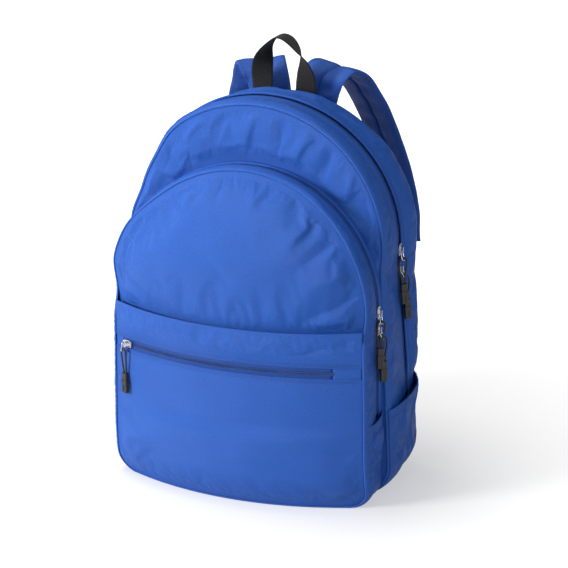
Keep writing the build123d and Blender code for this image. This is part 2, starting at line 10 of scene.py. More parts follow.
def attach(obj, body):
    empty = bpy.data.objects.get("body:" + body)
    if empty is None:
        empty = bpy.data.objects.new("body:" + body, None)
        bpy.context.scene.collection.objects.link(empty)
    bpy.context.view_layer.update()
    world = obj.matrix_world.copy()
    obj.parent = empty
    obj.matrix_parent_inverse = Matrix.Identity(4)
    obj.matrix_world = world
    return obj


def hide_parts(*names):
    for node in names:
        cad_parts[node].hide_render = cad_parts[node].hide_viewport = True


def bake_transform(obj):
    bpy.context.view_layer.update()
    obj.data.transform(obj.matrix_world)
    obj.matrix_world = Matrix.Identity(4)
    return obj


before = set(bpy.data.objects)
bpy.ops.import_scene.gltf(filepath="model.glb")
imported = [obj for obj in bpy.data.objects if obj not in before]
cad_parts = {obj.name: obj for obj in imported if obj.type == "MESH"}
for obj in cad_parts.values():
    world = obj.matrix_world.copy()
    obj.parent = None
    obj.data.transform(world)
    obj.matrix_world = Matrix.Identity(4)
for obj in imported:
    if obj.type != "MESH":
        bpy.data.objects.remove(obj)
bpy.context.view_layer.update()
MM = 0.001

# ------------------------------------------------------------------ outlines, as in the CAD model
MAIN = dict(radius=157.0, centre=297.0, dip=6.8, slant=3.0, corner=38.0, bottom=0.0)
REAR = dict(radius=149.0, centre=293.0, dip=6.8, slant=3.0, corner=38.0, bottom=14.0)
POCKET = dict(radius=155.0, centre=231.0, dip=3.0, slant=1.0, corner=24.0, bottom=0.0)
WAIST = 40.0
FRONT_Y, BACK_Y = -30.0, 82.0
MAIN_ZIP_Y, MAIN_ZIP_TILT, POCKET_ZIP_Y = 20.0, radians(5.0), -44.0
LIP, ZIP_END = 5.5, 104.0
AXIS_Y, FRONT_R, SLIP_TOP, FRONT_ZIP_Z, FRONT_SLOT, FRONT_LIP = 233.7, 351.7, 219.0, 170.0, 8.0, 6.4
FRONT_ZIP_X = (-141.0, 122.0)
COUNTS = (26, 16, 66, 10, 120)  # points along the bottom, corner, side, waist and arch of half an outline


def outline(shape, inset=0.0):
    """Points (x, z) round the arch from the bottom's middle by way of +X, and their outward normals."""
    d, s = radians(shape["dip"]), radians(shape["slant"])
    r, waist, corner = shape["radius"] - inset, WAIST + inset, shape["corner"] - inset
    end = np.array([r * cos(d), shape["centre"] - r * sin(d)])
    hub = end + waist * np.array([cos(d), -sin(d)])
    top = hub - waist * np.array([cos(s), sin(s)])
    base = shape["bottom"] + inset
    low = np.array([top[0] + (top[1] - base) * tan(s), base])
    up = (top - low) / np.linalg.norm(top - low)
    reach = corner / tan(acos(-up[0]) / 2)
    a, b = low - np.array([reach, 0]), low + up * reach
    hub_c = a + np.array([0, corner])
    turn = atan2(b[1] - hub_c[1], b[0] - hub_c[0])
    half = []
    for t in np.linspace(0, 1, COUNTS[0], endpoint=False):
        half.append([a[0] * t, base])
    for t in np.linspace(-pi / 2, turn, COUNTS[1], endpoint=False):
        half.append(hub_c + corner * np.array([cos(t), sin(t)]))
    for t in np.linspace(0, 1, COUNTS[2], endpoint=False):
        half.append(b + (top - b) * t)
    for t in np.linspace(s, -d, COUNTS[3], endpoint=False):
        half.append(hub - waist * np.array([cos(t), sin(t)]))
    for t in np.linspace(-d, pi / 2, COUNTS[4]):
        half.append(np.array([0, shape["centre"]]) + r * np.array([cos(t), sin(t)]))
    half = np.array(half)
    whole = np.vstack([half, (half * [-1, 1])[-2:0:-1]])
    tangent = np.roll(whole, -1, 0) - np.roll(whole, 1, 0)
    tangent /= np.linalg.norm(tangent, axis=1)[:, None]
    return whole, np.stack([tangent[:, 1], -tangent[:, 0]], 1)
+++
▶ _TASK TO CARRY OUT_: Write out all the lines again, exactly as they are.

▶ _PROBLEM SOLUTION_:
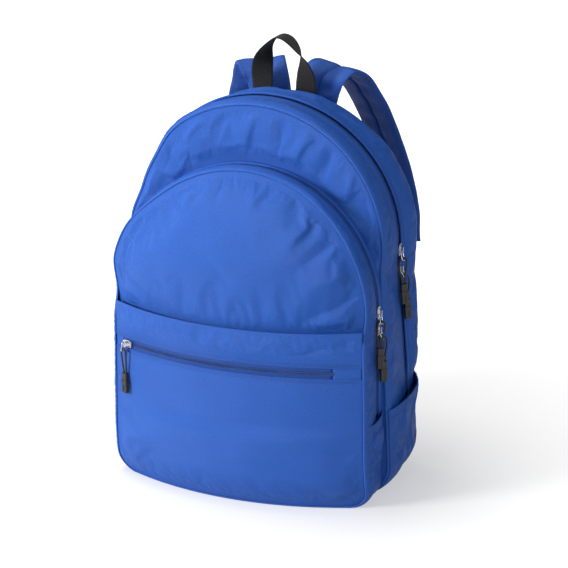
Keep writing the build123d and Blender code for this image. This is part 2, starting at line 10 of scene.py. More parts follow.
def attach(obj, body):
    empty = bpy.data.objects.get("body:" + body)
    if empty is None:
        empty = bpy.data.objects.new("body:" + body, None)
        bpy.context.scene.collection.objects.link(empty)
    bpy.context.view_layer.update()
    world = obj.matrix_world.copy()
    obj.parent = empty
    obj.matrix_parent_inverse = Matrix.Identity(4)
    obj.matrix_world = world
    return obj


def hide_parts(*names):
    for node in names:
        cad_parts[node].hide_render = cad_parts[node].hide_viewport = True


def bake_transform(obj):
    bpy.context.view_layer.update()
    obj.data.transform(obj.matrix_world)
    obj.matrix_world = Matrix.Identity(4)
    return obj


before = set(bpy.data.objects)
bpy.ops.import_scene.gltf(filepath="model.glb")
imported = [obj for obj in bpy.data.objects if obj not in before]
cad_parts = {obj.name: obj for obj in imported if obj.type == "MESH"}
for obj in cad_parts.values():
    world = obj.matrix_world.copy()
    obj.parent = None
    obj.data.transform(world)
    obj.matrix_world = Matrix.Identity(4)
for obj in imported:
    if obj.type != "MESH":
        bpy.data.objects.remove(obj)
bpy.context.view_layer.update()
MM = 0.001

# ------------------------------------------------------------------ outlines, as in the CAD model
MAIN = dict(radius=157.0, centre=297.0, dip=6.8, slant=3.0, corner=38.0, bottom=0.0)
REAR = dict(radius=149.0, centre=293.0, dip=6.8, slant=3.0, corner=38.0, bottom=14.0)
POCKET = dict(radius=155.0, centre=231.0, dip=3.0, slant=1.0, corner=24.0, bottom=0.0)
WAIST = 40.0
FRONT_Y, BACK_Y = -30.0, 82.0
MAIN_ZIP_Y, MAIN_ZIP_TILT, POCKET_ZIP_Y = 20.0, radians(5.0), -44.0
LIP, ZIP_END = 5.5, 104.0
AXIS_Y, FRONT_R, SLIP_TOP, FRONT_ZIP_Z, FRONT_SLOT, FRONT_LIP = 233.7, 351.7, 219.0, 170.0, 8.0, 6.4
FRONT_ZIP_X = (-141.0, 122.0)
COUNTS = (26, 16, 66, 10, 120)  # points along the bottom, corner, side, waist and arch of half an outline


def outline(shape, inset=0.0):
    """Points (x, z) round the arch from the bottom's middle by way of +X, and their outward normals."""
    d, s = radians(shape["dip"]), radians(shape["slant"])
    r, waist, corner = shape["radius"] - inset, WAIST + inset, shape["corner"] - inset
    end = np.array([r * cos(d), shape["centre"] - r * sin(d)])
    hub = end + waist * np.array([cos(d), -sin(d)])
    top = hub - waist * np.array([cos(s), sin(s)])
    base = shape["bottom"] + inset
    low = np.array([top[0] + (top[1] - base) * tan(s), base])
    up = (top - low) / np.linalg.norm(top - low)
    reach = corner / tan(acos(-up[0]) / 2)
    a, b = low - np.array([reach, 0]), low + up * reach
    hub_c = a + np.array([0, corner])
    turn = atan2(b[1] - hub_c[1], b[0] - hub_c[0])
    half = []
    for t in np.linspace(0, 1, COUNTS[0], endpoint=False):
        half.append([a[0] * t, base])
    for t in np.linspace(-pi / 2, turn, COUNTS[1], endpoint=False):
        half.append(hub_c + corner * np.array([cos(t), sin(t)]))
    for t in np.linspace(0, 1, COUNTS[2], endpoint=False):
        half.append(b + (top - b) * t)
    for t in np.linspace(s, -d, COUNTS[3], endpoint=False):
        half.append(hub - waist * np.array([cos(t), sin(t)]))
    for t in np.linspace(-d, pi / 2, COUNTS[4]):
        half.append(np.array([0, shape["centre"]]) + r * np.array([cos(t), sin(t)]))
    half = np.array(half)
    whole = np.vstack([half, (half * [-1, 1])[-2:0:-1]])
    tangent = np.roll(whole, -1, 0) - np.roll(whole, 1, 0)
    tangent /= np.linalg.norm(tangent, axis=1)[:, None]
    return whole, np.stack([tangent[:, 1], -tangent[:, 0]], 1)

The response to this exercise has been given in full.